With 88 per cent of University students (1,180,185*) currently living in privately rented accommodation, there is a huge audience for student landlords to capitalise on. The days of roughing it in ‘digs’ are long gone, so it is important for landlords to understand what turns students on in terms of housing, if they are to secure tenants.

A recent survey of over 1,100 students by leading online student accommodation finding service,, reveals that students rank big bedrooms and kitchens with ample surface space at the top of their wish list. Buy-to-let landlords wanting speedy signings should take note of the results when embarking on their property hunt.

Aside from space, students want to live close to the University Campus. 36 per cent of those surveyed confirmed that this is ‘crucial’ while not far behind on the credentials is cheap rent. Almost a third (27 per cent) insist that cost is a deal breaker as money is so tight for them.

When it comes down to it they love living with their friends, as over half of those surveyed (53%) stated this as their favourite thing about their shared private accommodation.

Simon Thompson, MD of UK leading student accommodation finding service, comments: “Most students are living away from home for the first time and so sharing with their friends is a real buzz. Properties that sleep three or more students tend to be the most popular across the UK for this reason, but there is still a place for two bed flats as some, often older, students prefer to live with a partner.”

Students want affordable rent, but are not prepared to compromise on style and substance. The results reveal that today’s students expect ‘decent’ homes for less, with 62 per cent admitting they are ‘extremely picky’ while house hunting.

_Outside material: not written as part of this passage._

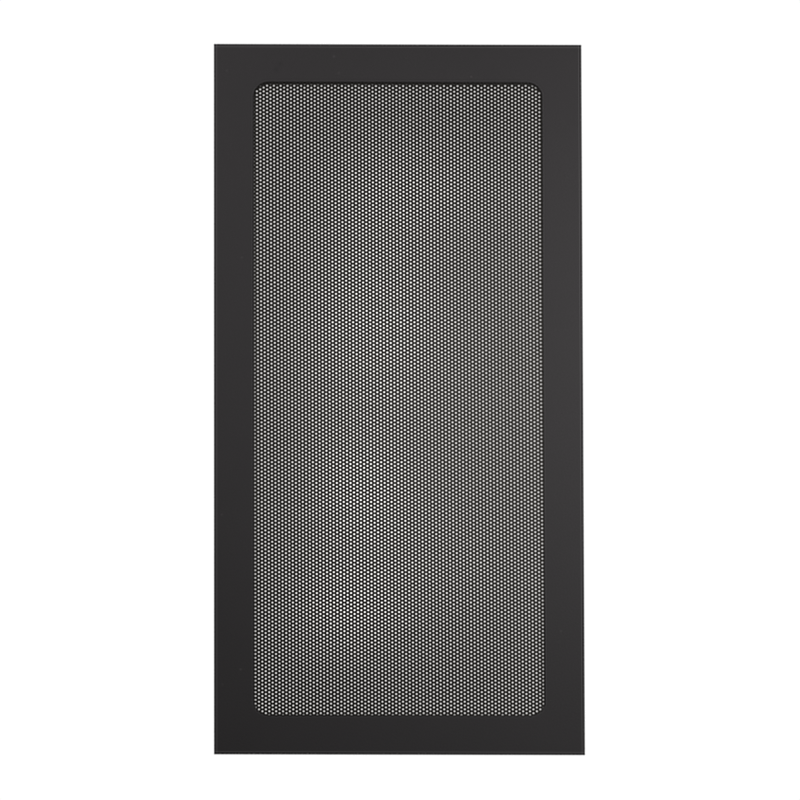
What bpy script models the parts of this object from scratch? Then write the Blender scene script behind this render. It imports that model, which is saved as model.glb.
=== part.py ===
"""Magnetic dust filter for a pair of 120 mm case fans.

A flat laminate of three layers, lying on its magnets with its face up:

    cover frame     matt black PVC sheet with a rounded window, on top
    filter mesh     one perforated PVC sheet of the full outline, in the middle
    magnet strips   four flat rubber magnets round the edge, underneath

Metres, +Z out of the face. The origin is the centre of the magnets' underside,
X runs across the filter and Y along it, towards the end that is up in use.
"""

import math

import bmesh
import bpy
from mathutils import Vector

# Outline
FILTER_WIDTH = 0.120
FILTER_LENGTH = 0.240
COVER_BORDER = 0.01285  # width of the frame round the window
WINDOW_RADIUS = 0.0050
WINDOW_ARC_STEPS = 10

# Layers
MAGNET_THICKNESS = 0.00060
MESH_THICKNESS = 0.00030
COVER_THICKNESS = 0.00050
GLUE_LINE = 0.00005  # bare space that the adhesive takes up between two layers

# Magnet strips
MAGNET_WIDTH = 0.0127  # half-inch stock
SIDE_SETBACK = 0.0005  # from the outer edge of the filter in to a side strip, and to all strip ends
END_SETBACK = 0.0007  # from the outer edge in to an end strip
STRIP_JOINT = 0.0003  # gap where an end strip butts against a side strip

# Edges
COVER_EDGE_ROUNDING = 0.00008
COVER_ROUNDING_STEPS = 2
MAGNET_EDGE_CHAMFER = 0.00008

# Perforation: round holes in columns that are staggered by half a pitch
FINE_PITCH = 0.00128  # from hole to hole along a column of the real sheet
FINE_HOLE = 0.00066  # across a hole of the real sheet
HOLES_FOR_ONE = 6  # real holes, each way, that one larger hole here stands for
HOLE_SIDES = 6
HOLE_CLEARANCE = 0.0003  # least land between a hole and the edge of what clamps the sheet

# Derived
WINDOW_WIDTH = FILTER_WIDTH - 2 * COVER_BORDER
WINDOW_LENGTH = FILTER_LENGTH - 2 * COVER_BORDER
CLAMPED_BORDER = max(COVER_BORDER, max(SIDE_SETBACK, END_SETBACK) + MAGNET_WIDTH)
MESH_FLOOR = MAGNET_THICKNESS + GLUE_LINE
COVER_FLOOR = MESH_FLOOR + MESH_THICKNESS + GLUE_LINE
HOLE_PITCH = FINE_PITCH * HOLES_FOR_ONE
SAME_AREA = math.sqrt(2 * math.pi / HOLE_SIDES / math.sin(2 * math.pi / HOLE_SIDES))
HOLE_ACROSS = FINE_HOLE * HOLES_FOR_ONE * SAME_AREA  # corner to corner, as open as round holes
COLUMN_STEP = HOLE_PITCH * math.cos(math.radians(30))

# Finishes: colour, roughness, metallic
COVER_FINISH = ((0.034, 0.033, 0.034), 0.55, 0.0)
MESH_FINISH = ((0.020, 0.019, 0.019), 0.50, 0.0)
MAGNET_FINISH = ((0.030, 0.027, 0.025), 0.70, 0.0)


def clear_scene():
    for old in list(bpy.data.objects):
        bpy.data.objects.remove(old)


def make_finish(name, finish):
    colour, roughness, metallic = finish
    material = bpy.data.materials.new(name)
    material.use_nodes = True
    shader = material.node_tree.nodes["Principled BSDF"]
    shader.inputs["Base Color"].default_value = (*colour, 1.0)
    shader.inputs["Roughness"].default_value = roughness
    shader.inputs["Metallic"].default_value = metallic
    return material


def rectangle(width, length):
    """Corners of a centred rectangle, anticlockwise from the near left one."""
    x, y = width / 2, length / 2
    return [Vector((-x, -y, 0)), Vector((x, -y, 0)), Vector((x, y, 0)), Vector((-x, y, 0))]


def rounded_rectangle(width, length, radius, steps):
    """Outline of a centred rectangle with its corners rounded in so many steps each."""
    points = []
    for quarter, corner in enumerate(rectangle(width - 2 * radius, length - 2 * radius)):
        start = math.pi + quarter * math.pi / 2
        for i in range(steps + 1):
            angle = start + i / steps * math.pi / 2
            points.append(corner + radius * Vector((math.cos(angle), math.sin(angle), 0)))
    return points


def polygon(centre, across, sides):
    """A regular polygon that measures so much across the corners, with one corner on X."""
    turn = 2 * math.pi / sides
    spokes = [Vector((math.cos(i * turn), math.sin(i * turn), 0)) for i in range(sides)]
    return [centre + across / 2 * spoke for spoke in spokes]


def spread(reach, step):
    """As many evenly spaced places as fit within the reach on both sides of zero."""
    count = int(2 * reach / step) + 1
    return [(i - (count - 1) / 2) * step for i in range(count)]


def hole_centres():
    """Centres of the staggered columns of holes, clear of the border that is clamped."""
    margin = CLAMPED_BORDER + HOLE_CLEARANCE + HOLE_ACROSS / 2
    rows = spread(FILTER_LENGTH / 2 - margin, HOLE_PITCH)
    rows_between = [y + HOLE_PITCH / 2 for y in rows[:-1]]
    centres = []
    for column, x in enumerate(spread(FILTER_WIDTH / 2 - margin, COLUMN_STEP)):
        staggered = rows_between if column % 2 else rows
        centres += [Vector((x, y, 0)) for y in staggered]
    return centres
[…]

When it comes to what they dislike about their Uni homes, the kitchen is the biggest offender (26%), closely followed by disastrous decor (25%), below par bedroom size (24%) and limp living rooms, which 21% of students would like to change.

Buy-to-let landlords championing the market offer students ample kitchen surface space so they can prepare their own meals cheaply and have modern décor throughout. Using paint instead of wallpaper is the simple solution when it comes to getting the 21st century vibe and garish patterned carpets should be ripped up to entice youngsters. According to the survey, big bedrooms with double beds are favourable to child-like single rooms and a neutral colour palette always comes out on top.

Simon Thompson comments: “As attitudes are always evolving it’s important to speak to students to establish what they want from their housing. To let their properties efficiently year after year, landlords must keep up with student demand, which will help those landlords looking to expand their property portfolios. We are frequently in touch with our database of over 435,000 students, so are in an enviable position that allows us to inform landlords of what features let well.”

Student landlords who want to let properties easily should choose well-situated properties that have space for three to five students, as living with friends is high on the wish list. Sharing also keeps the cost of bills down, which is always popular with cash-poor undergraduates. Double bedrooms and large kitchens are most desirable while modern décor is advantageous. To tempt students and keep profits healthy, landlords should listen and adhere to the student voice.